**Stored rows:**
[BEGIN]

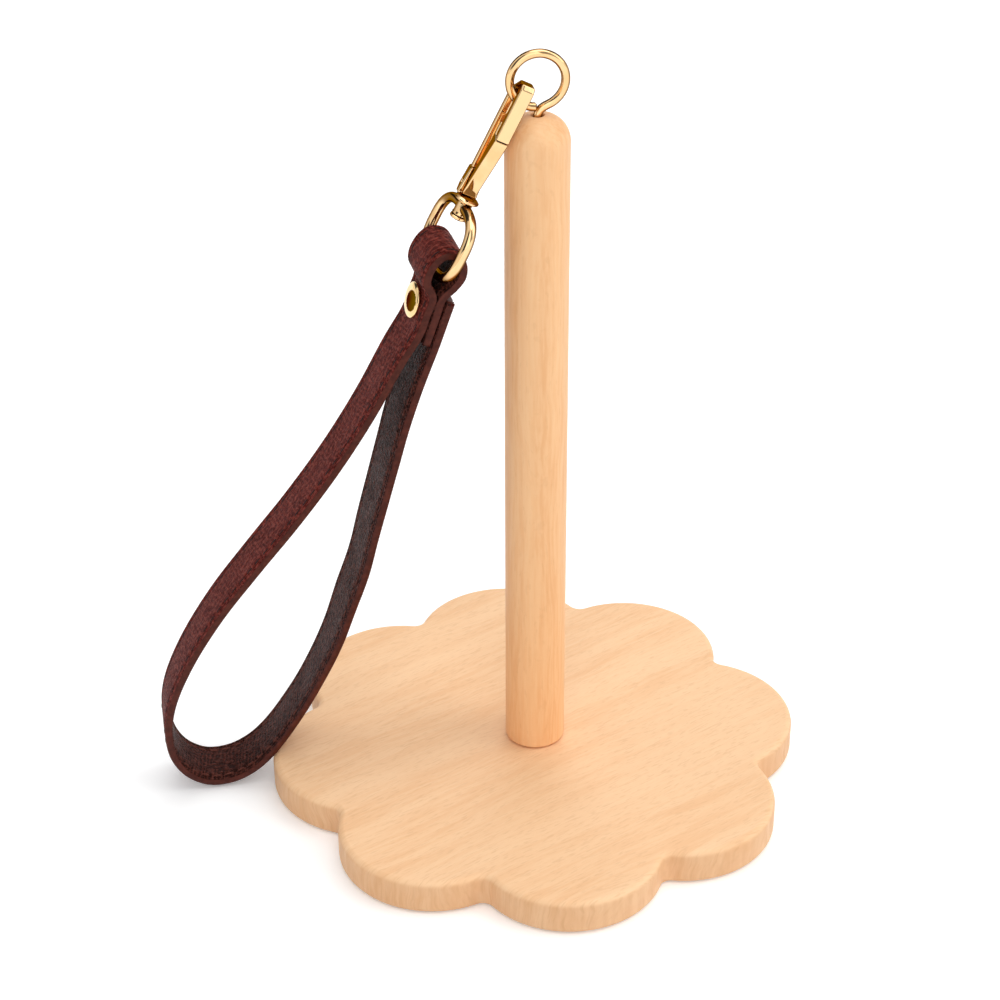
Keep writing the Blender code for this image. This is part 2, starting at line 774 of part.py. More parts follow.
# Swivel
def build_swivel_rivet():
    top = clasp_arch_above_wire - rivet_shank_top
    under = clasp_arch_above_wire - swivel_hub_top - swivel_hub_length - rivet_gap
    foot = under - rivet_head_thickness
    profile = [(0.0, top), (rivet_shank_radius - rivet_shank_edge, top)]
    profile += [(rivet_shank_radius, top - rivet_shank_edge)]
    profile += [(rivet_shank_radius, under), (rivet_head_radius - rivet_head_edge, under)]
    profile += [(rivet_head_radius, under - rivet_head_edge), (rivet_head_radius, under - rivet_head_side)]
    profile += [(rivet_head_radius * 0.86, under - rivet_head_crown), (rivet_head_radius * 0.5, foot)]
    profile += [(0.0, foot)]
    rivet = moved(turned("rivet", profile, small_turn_steps), clasp)
    return origin_at(smooth(keep(rivet, "swivel_rivet", "gold")), clasp @ Vector((0.0, 0.0, top)))


def ring_points():
    spots = []
    fine = ring_steps * 8
    raw = []
    for step in range(fine):
        angle = math.tau * step / fine
        cosine = math.cos(angle)
        sine = math.sin(angle)
        along = -math.copysign(abs(cosine) ** (2 / ring_squareness), cosine) * ring_half_length
        wide = math.copysign(abs(sine) ** (2 / ring_squareness), sine) * ring_half_width
        raw.append(Vector((wide, along)))
    lengths = [0.0]
    for first, second in zip(raw, raw[1:] + raw[:1]):
        lengths.append(lengths[-1] + (second - first).length)
    index = 0
    for step in range(ring_steps):
        goal = lengths[-1] * step / ring_steps
        while lengths[index + 1] < goal:
            index += 1
        share = (goal - lengths[index]) / max(lengths[index + 1] - lengths[index], 1e-9)
        place = raw[index].lerp(raw[(index + 1) % fine], share)
        wide = place[0]
        down = ring_start + ring_half_length + place[1]
        spots.append(Vector((wide * math.cos(ring_turn), -wide * math.sin(ring_turn),
                             clasp_arch_above_wire - down)))
    return spots


def build_swivel_ring():
    ring = wire("ring", ring_points(), ring_wire_radius, cyclic=True, rounds=ring_round_steps)
    top = clasp_arch_above_wire - swivel_hub_top
    foot = top - swivel_hub_length
    bead_top, bead_mid, bead_low = swivel_bead_heights
    profile = [(0.0, top), (swivel_hub_radius - swivel_hub_edge, top)]
    profile += [(swivel_hub_radius, top - swivel_hub_edge)]
    profile += [(swivel_hub_radius, foot + bead_top), (swivel_hub_radius + swivel_bead, foot + bead_mid)]
    profile += [(swivel_hub_radius + swivel_bead, foot + bead_low), (swivel_hub_radius, foot), (0.0, foot)]
    hub = turned("hub", profile, small_turn_steps)
    join(ring, hub, "UNION")
    bore = rod("hub_bore", (0.0, 0.0, foot - cut_allowance), (0.0, 0.0, top + cut_allowance),
               swivel_bore_radius)
    join(ring, bore, "DIFFERENCE")
    ring = moved(applied(ring), clasp)
    return origin_at(smooth(keep(ring, "swivel_ring", "gold")), clasp @ Vector((0.0, 0.0, top)))


def bar_centre():
    return clasp @ Vector((0.0, 0.0, clasp_arch_above_wire - ring_start - 2 * ring_half_length))


# Strap axes: X outward to the left, Y up, Z away from the camera side
def strap_matrix():
    level = math.cos(strap_tilt)
    ruling = Vector((math.sin(strap_yaw) * level, -math.cos(strap_yaw) * level, -math.sin(strap_tilt)))
    out = Vector((-math.cos(strap_yaw), -math.sin(strap_yaw), 0.0))
    rise = out.cross(ruling)
    back = -ruling
    turn = Matrix((out, rise, back)).transposed().to_4x4()
    return Matrix.Translation(bar_centre() + Vector(strap_from_ring_bar)) @ turn


strap = strap_matrix()
lay_down = Vector((math.sin(sandwich_slant), -math.cos(sandwich_slant)))
lay_out = Vector((math.cos(sandwich_slant), math.sin(sandwich_slant)))


def in_sandwich(along, out):
    return Vector(sandwich_point) + lay_down * along + lay_out * out


def spline(points, fine):
    """Smooth curve through the points, spaced by their distances."""
    spots = []
    count = len(points)
    for index in range(count - 1):
        before = points[index - 1] if index > 0 else points[0] * 2 - points[1]
        start = points[index]
        end = points[index + 1]
        after = points[index + 2] if index + 2 < count else end * 2 - start
        gap_before = (start - before).length ** 0.5
        gap = (end - start).length ** 0.5
        gap_after = (after - end).length ** 0.5
        slope_start = ((start - before) / gap_before - (end - before) / (gap_before + gap)
                       + (end - start) / gap) * gap
        slope_end = ((end - start) / gap - (after - start) / (gap + gap_after)
                     + (after - end) / gap_after) * gap
        for step in range(fine):
            share = step / fine
            square = share * share
            cube = square * share
            spots.append(start * (2 * cube - 3 * square + 1) + slope_start * (cube - 2 * square + share)
                         + end * (3 * square - 2 * cube) + slope_end * (cube - square))
    spots.append(points[-1])
    return spots


def strap_knots():
    knots = [in_sandwich(tab_end_along, 0.0), in_sandwich(rivet_along, 0.0), in_sandwich(tab_bend_along, 0.0)]
    knots += [Vector((out * fold_reach, rise * fold_height)) for out, rise in fold_shares]
    knots += [in_sandwich(left_bend_along, layer_pitch), in_sandwich(rivet_along, layer_pitch)]
    knots += [in_sandwich(left_leave_along, layer_pitch)]
    knots += [Vector((out * strap_reach, rise * strap_drop)) for out, rise in loop_shares]
    knots += [in_sandwich(tab_end_along + right_start_beyond, -layer_pitch)]
    knots += [in_sandwich(rivet_along, -layer_pitch)]
    knots += [in_sandwich(right_end_along, -layer_pitch)]
    return knots


def thinned(fine):
    """Keep the points needed to follow the bends, and not more."""
    chosen = [0]
    for index in range(1, len(fine) - 1):
        last = chosen[-1]
        run = (fine[index] - fine[last]).length
        first_way = fine[last + 1] - fine[last]
        way = fine[index + 1] - fine[index]
        turned_by = math.atan2(way[1], way[0]) - math.atan2(first_way[1], first_way[0])
        bend = abs(math.remainder(turned_by, math.tau))
        if bend > path_max_turn or run > path_max_step:
            chosen.append(index)
    chosen.append(len(fine) - 1)
    return chosen


def strap_path():
    """Middle line of the strap with the direction of its outer face at each point."""
    fine = spline(strap_knots(), path_fine_steps)
    path = []
    for index in thinned(fine):
        way = fine[min(index + 1, len(fine) - 1)] - fine[max(index - 1, 0)]
        way.normalize()
        path.append((fine[index], Vector((-way[1], way[0]))))
    return path


def ply_outline(inner, outer):
    path = strap_path()
    spots = [place + normal * outer for place, normal in path]
    spots += [place + normal * inner for place, normal in reversed(path)]
    return spots


def twisted(ob):
    """Lean the band across its width, most at the fold and not at all at the foot of the loop."""
    for vert in ob.data.vertices:
        share = min(max(1.0 + vert.co.y / strap_drop, 0.0), 1.0)
        vert.co.x += strap_twist * share * share * vert.co.z
    return ob


def rivet_place():
    middle = in_sandwich(rivet_along, 0.0)
    return Vector((middle[0], middle[1], 0.0))


def rivet_way():
    """Straight out of the sandwich where the rivet goes through, with the band's twist there."""
    share = 1.0 + rivet_place()[1] / strap_drop
    return Vector((lay_out[0], lay_out[1], -strap_twist * share * share * lay_out[0])).normalized()


def build_ply(name, kind, inner, outer):
    ply = twisted(plate(name, ply_outline(inner, outer), strap_width, ply_edge_rounding, 1))
    middle = rivet_place()
    reach = rivet_way() * 2 * layer_pitch
    hole = rod(name + "_hole", middle - reach, middle + reach, strap_hole_radius)
    join(ply, hole, "DIFFERENCE")
    ply = moved(applied(ply), strap)
    return origin_at(smooth(keep(ply, name, kind)), bar_centre())


def across_sandwich():
    """Turn a piece made upright into one that points out of the sandwich at the rivet."""
    turn = rivet_way().to_track_quat("Z", "Y").to_matrix().to_4x4()
    return strap @ Matrix.Translation(rivet_place()) @ turn


layer_half = ply_thickness + ply_gap / 2
stack_half = layer_pitch + layer_half


def build_cap():
    under = stack_half + leather_to_metal_gap
    top = under + cap_height
    profile = [(0.0, top), (cap_radius * 0.35, top - cap_height * 0.05)]
    profile += [(cap_radius * 0.65, top - cap_height * 0.2), (cap_radius * 0.87, top - cap_height * 0.47)]
    profile += [(cap_radius, under + cap_rim), (cap_radius - cap_rim_edge, under), (cap_socket_radius, under)]
    profile += [(cap_socket_radius, under + cap_socket_depth), (0.0, under + cap_socket_depth)]
    cap = moved(turned("cap", profile, turn_steps), across_sandwich())
    return origin_at(smooth(keep(cap, "rivet_cap", "gold")), bar_centre())


def build_back():
    face = -stack_half - leather_to_metal_gap
    top = stack_half + leather_to_metal_gap + cap_socket_depth - strap_post_end_gap
    profile = [(0.0, top), (strap_post_radius - strap_post_edge, top)]
    profile += [(strap_post_radius, top - strap_post_edge)]
    profile += [(strap_post_radius, face), (back_radius - back_edge, face), (back_radius, face - back_side)]
    profile += [(back_radius * 0.8, face - back_height * 0.75), (back_radius * 0.4, face - back_height)]
    profile += [(0.0, face - back_height)]
    back = moved(turned("back", profile, turn_steps), across_sandwich())
    return origin_at(smooth(keep(back, "rivet_back", "gold")), bar_centre())


build_board()
build_post()
build_bolt()
build_insert()
build_eye()
build_hook()
build_gate()
build_gate_pin()
build_gate_spring()
build_swivel_rivet()
build_swivel_ring()
build_ply("strap_outer", "leather", ply_gap / 2, ply_gap / 2 + ply_thickness)
build_ply("strap_lining", "lining", -ply_gap / 2 - ply_thickness, -ply_gap / 2)
build_cap()
build_back()
for spare in list(cutters.objects):
    bpy.data.objects.remove(spare)
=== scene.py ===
import math

import bmesh
import bpy
from mathutils import Matrix, Vector


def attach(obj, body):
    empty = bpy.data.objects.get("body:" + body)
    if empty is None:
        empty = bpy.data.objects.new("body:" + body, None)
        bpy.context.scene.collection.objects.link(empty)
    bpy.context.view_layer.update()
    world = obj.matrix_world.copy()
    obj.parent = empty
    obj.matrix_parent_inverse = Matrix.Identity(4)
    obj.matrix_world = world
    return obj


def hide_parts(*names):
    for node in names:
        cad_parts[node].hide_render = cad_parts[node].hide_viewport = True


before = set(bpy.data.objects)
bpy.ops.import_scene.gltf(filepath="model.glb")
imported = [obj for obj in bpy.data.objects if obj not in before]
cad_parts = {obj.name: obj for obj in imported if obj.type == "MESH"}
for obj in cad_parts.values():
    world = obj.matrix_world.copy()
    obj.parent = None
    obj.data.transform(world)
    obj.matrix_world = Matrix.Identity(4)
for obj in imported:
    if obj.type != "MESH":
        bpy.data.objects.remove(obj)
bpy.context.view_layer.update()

# The yarn ball holder dressed for its picture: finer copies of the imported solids, leather and finishes.
mm = 0.001
uv_name = "lie"
white = (1.0, 1.0, 1.0, 1.0)
weld_distance = 0.002 * mm
sharp_angle = math.radians(34.0)
ply_sharp_angle = math.radians(50.0)
flat_face_weight = 50
turn_steps = 96
rod_steps = 48
wire_rounds = 10

# Board, the same sizes as the solid's with finer steps
board_lobes = 8
board_lobe_circle_radius = 41.7 * mm
board_lobe_radius = 22.4 * mm
board_notch_radius = 2.6 * mm
board_first_lobe_angle = math.radians(10.8)
board_grain_angle = math.radians(37.0)
board_thickness = 8.8 * mm
board_edge_rounding = 1.6 * mm
board_edge_rounds = 9
board_lobe_arc_steps = 56
board_notch_arc_steps = 20
insert_bore_radius = 3.6 * mm
insert_bore_bottom = 0.95 * mm

# Post
post_radius = 7.1 * mm
post_top = 171.0 * mm
post_shoulder_radius = 5.9 * mm
post_foot_chamfer = 0.6 * mm
post_foot_bore_radius = 2.45 * mm
post_foot_bore_depth = 17.0 * mm
post_eye_bore_radius = 1.35 * mm
post_eye_bore_depth = 13.5 * mm
post_eye_bore_chamfer = 0.2 * mm
touch_gap = 0.25 * mm
shoulder_steps = 28
foot_steps = 5
post_turn_steps = 144

# Screw eye
eye_height = post_top + 7.7 * mm
eye_mean_radius = 5.94 * mm
eye_wire_radius = 0.96 * mm
eye_turn = math.radians(10.6)
eye_tail_angle = math.radians(267.5)
eye_neck_angle = math.radians(-66.0)
eye_arc_steps = 150
eye_neck_steps = 20
eye_neck_pull_share = 0.55
eye_tail_round = 0.3 * mm
eye_tail_steps = 6
eye_foot_below_post_top = 2.2 * mm
eye_shank_rise = 0.4 * mm
eye_shank_overlap = 0.3 * mm
eye_shank_plain = 0.6 * mm
eye_shank_share = 0.97
eye_shank_depth = 12.6 * mm
eye_thread_start = 0.8 * mm
eye_thread_radius = 1.2 * mm
eye_thread_core_radius = 0.85 * mm
eye_thread_pitch = 1.05 * mm
eye_thread_turns = 8

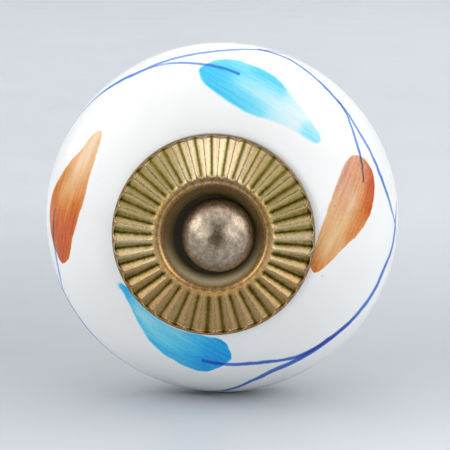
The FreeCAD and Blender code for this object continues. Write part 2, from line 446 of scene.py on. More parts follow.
# %% Turquoise leaves
turquoise = leaf(
    stem=(-2.72, 21.84), tip=(12.61, 11.21),
    upper=[(0, 1.0), (0.03, 2.6), (0.084, 3.7), (0.18, 4.6), (0.286, 4.92), (0.4, 5.1),
           (0.523, 4.8), (0.634, 3.8), (0.763, 2.73), (0.889, 1.6), (0.97, 0.9), (1, 0.3)],
    lower=[(0, -0.2), (0.03, -0.9), (0.13, -1.9), (0.282, -2.43), (0.4, -2.6), (0.528, -2.38),
           (0.634, -1.72), (0.75, -1.2), (0.865, -0.9), (0.97, -0.7), (1, 0.0)],
    paint_low=[(0, 1.45), (0.2, 1.4), (0.4, 1.1), (0.55, 0.75), (0.64, 0.3), (0.8, 0.14),
               (0.88, 0.45), (0.97, 0.5)],
    paint_middle=[(0, 1.45), (0.15, 1.35), (0.25, 0.95), (0.35, 0.5), (0.55, 0.25),
                  (0.8, 0.12), (0.88, 0.5), (0.97, 0.45)],
    paint_high=[(0, 0.9), (0.12, 0.8), (0.22, 0.75), (0.33, 0.95), (0.45, 1.1), (0.58, 0.85),
                (0.66, 0.28), (0.82, 0.1), (0.9, 0.4), (1, 0.4)],
    softness=0.3,
)
wet_tip = [(0.92, 1.3), (0.98, 0.2), (1, 0)]  # where the brush was lifted off
deep_turquoise = leaf(
    stem=(1.45, -16.1), tip=(-12.2, -6.0),
    upper=[(0, 1.6), (0.03, 3.2), (0.06, 4.1), (0.145, 4.83), (0.286, 5.0), (0.417, 4.93),
           (0.571, 4.11), (0.697, 2.87), (0.838, 1.35), (0.92, 0.55), (1, 0.2)],
    lower=[(0, -0.2), (0.06, -1.2), (0.153, -2.0), (0.306, -1.2), (0.47, 0.0), (0.6, 0.2),
           (0.72, 0.1), (0.876, -0.6), (0.95, -0.45), (1, -0.2)],
    paint_low=[(0, 2.0), (0.14, 1.9), (0.3, 1.2), (0.45, 0.7), (0.7, 0.5), (0.85, 0.9), *wet_tip],
    paint_middle=[(0, 2.0), (0.1, 2.0), (0.25, 1.4), (0.37, 0.9), (0.5, 0.72), (0.72, 0.45),
                  (0.85, 0.85), *wet_tip],
    paint_high=[(0, 2.0), (0.15, 1.6), (0.35, 1.25), (0.5, 1.2), (0.65, 0.95), (0.8, 0.85),
                *wet_tip],
)
print("Two turquoise leaves, with", len(tree.nodes), "nodes so far")

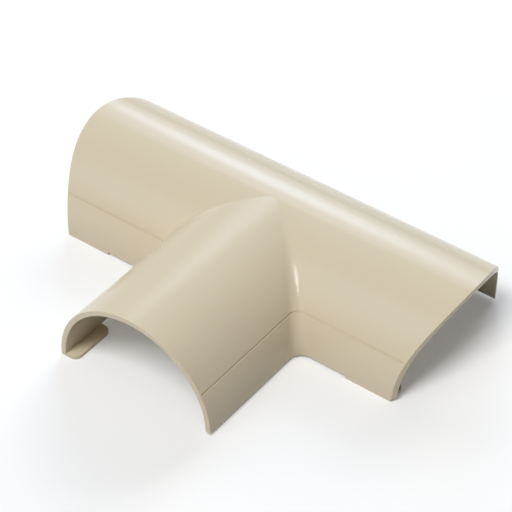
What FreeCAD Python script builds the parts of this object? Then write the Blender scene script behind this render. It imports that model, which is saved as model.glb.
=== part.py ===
"""Half-round trunking tee: one moulded cover that clips over a run and a branch of 50 mm trunking.

The run lies along X and the branch leaves it towards -Y. The origin is where the centre lines of the
run and of the branch cross, on the plane that the feet stand on. Millimetres throughout.
"""
import FreeCAD, Part
import math
import os
import Sketcher

NODE = "tee_cover"

# Driving sizes, by the name that the expressions use
SIZES = {
    "outer_radius": 27.0,         # half-round outside of the run
    "branch_step_in": 0.1,        # how much smaller the branch is, so that it closes under the run
    "wall": 1.7,                  # thickness of the moulded wall
    "run_half_length": 59.2,      # from the branch's centre line to a run mouth, at the wall's lower edge
    "end_bulge": 8.4,             # how much further the middle of a run mouth bows out, in plan
    "branch_reach": 67.7,         # from the run's centre line to the branch mouth
    "right_valley_radius": 4.2,   # outside radius of the hollow corner between run and branch, at the
    "left_valley_radius": 1.0,    # wall's lower edge on either side: it changes evenly over the crossing
    "rim_radius": 0.2,            # slight rounding of the edges round the three mouths
    "foot_thickness": 1.1,        # the feet hold the wall's lower edge this far off the floor
    "foot_corner_radius": 2.3,
    "foot_set_back": 0.25,        # from a mouth to the foot beside it, clear of the rounded rim
    "run_foot_length": 15.5,      # foot beside each run mouth, under the wall on the branch side
    "run_foot_reach": 5.1,        # how far a foot comes in past the inside of the wall
    "branch_foot_length": 15.5,   # foot beside the branch mouth, on its left side
    "branch_foot_reach": 3.8,
    "back_foot_length": 30.0,     # foot under the middle of the back wall
    "back_foot_reach": 3.5,
    "scribe_height": 13.6,        # middle of the shallow line that runs round the side walls
    "scribe_width": 0.5,
    "scribe_depth": 0.25,
    "scribe_end_gap": 0.3,        # how far short of the mouths it stops, clear of the rounded rims
    "cutting_margin": 2.0,        # how far a cutting shape runs past what it cuts
}
BRANCH_RADIUS = "(sizes.outer_radius - sizes.branch_step_in)"
BOW_RADIUS = "((sizes.outer_radius ^ 2 + sizes.end_bulge ^ 2) / (2 * sizes.end_bulge))"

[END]

**Required work:** From the records above, quote only the lines running from the line with "for node in" to the line with "obj.matrix_world = Matrix.Identity(4)", both lines included.

**Complete output:**
    for node in names:
        cad_parts[node].hide_render = cad_parts[node].hide_viewport = True


before = set(bpy.data.objects)
bpy.ops.import_scene.gltf(filepath="model.glb")
imported = [obj for obj in bpy.data.objects if obj not in before]
cad_parts = {obj.name: obj for obj in imported if obj.type == "MESH"}
for obj in cad_parts.values():
    world = obj.matrix_world.copy()
    obj.parent = None
    obj.data.transform(world)
    obj.matrix_world = Matrix.Identity(4)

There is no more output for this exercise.